==== INFORMATION SHOWN ====
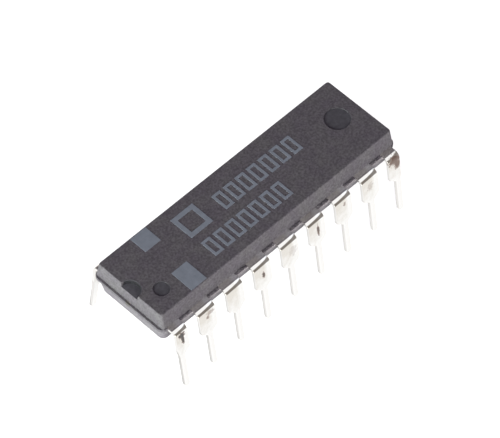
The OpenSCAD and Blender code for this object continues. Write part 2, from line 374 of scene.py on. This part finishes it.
class TreeNodes:
    """Short calls that add nodes to an empty node tree and join them."""

    def __init__(self, tree):
        self.tree = tree
        tree.nodes.clear()

    def add(self, kind, **settings):
        node = self.tree.nodes.new(kind)
        for key, value in settings.items():
            setattr(node, key, value)
        return node

    def join(self, source, target):
        self.tree.links.new(source, target)

    def fill(self, socket, value):
        """Join an output to the socket, or give the socket a number or a colour."""
        if isinstance(value, bpy.types.NodeSocket):
            self.join(value, socket)
        elif isinstance(value, (int, float)):
            socket.default_value = value
        else:
            socket.default_value = (*value, 1)

    def math(self, operation, *values):
        node = self.add("ShaderNodeMath", operation=operation)
        for socket, value in zip(node.inputs, values):
            self.fill(socket, value)
        return node.outputs["Value"]

    def opposite(self, share):
        """1 less the share."""
        return self.math("SUBTRACT", 1.0, share)

    def spread(self, value, low, high, to_low=0.0, to_high=1.0):
        """A number that goes from to_low to to_high while the value goes from low to high."""
        node = self.add("ShaderNodeMapRange")
        for socket, number in zip(node.inputs[1:5], (low, high, to_low, to_high)):
            socket.default_value = number
        self.join(value, node.inputs["Value"])
        return node.outputs["Result"]

    def blend(self, share, first, second):
        """A colour that is the first where the share is 0 and the second where it is 1."""
        node = self.add("ShaderNodeMix", data_type="RGBA")
        for index, value in ((0, share), (6, first), (7, second)):
            self.fill(node.inputs[index], value)
        return node.outputs[2]

    def axes(self, vector):
        """The outputs X, Y and Z of the vector."""
        node = self.add("ShaderNodeSeparateXYZ")
        self.join(vector, node.inputs[0])
        return node.outputs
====
• **EXERCISE**: Take the lines above from the first through the one containing "calls that add" and reproduce them exactly; include nothing else.

• **EXPECTED ANSWER**:
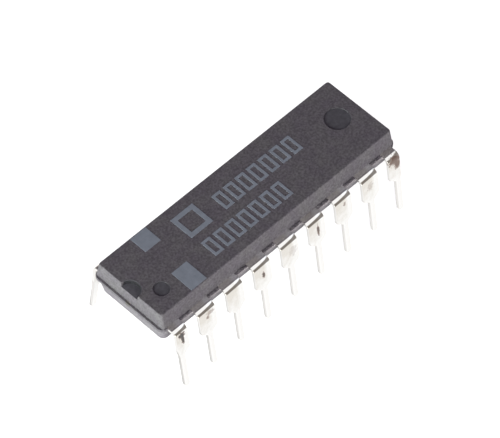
The OpenSCAD and Blender code for this object continues. Write part 2, from line 374 of scene.py on. This part finishes it.
class TreeNodes:
    """Short calls that add nodes to an empty node tree and join them."""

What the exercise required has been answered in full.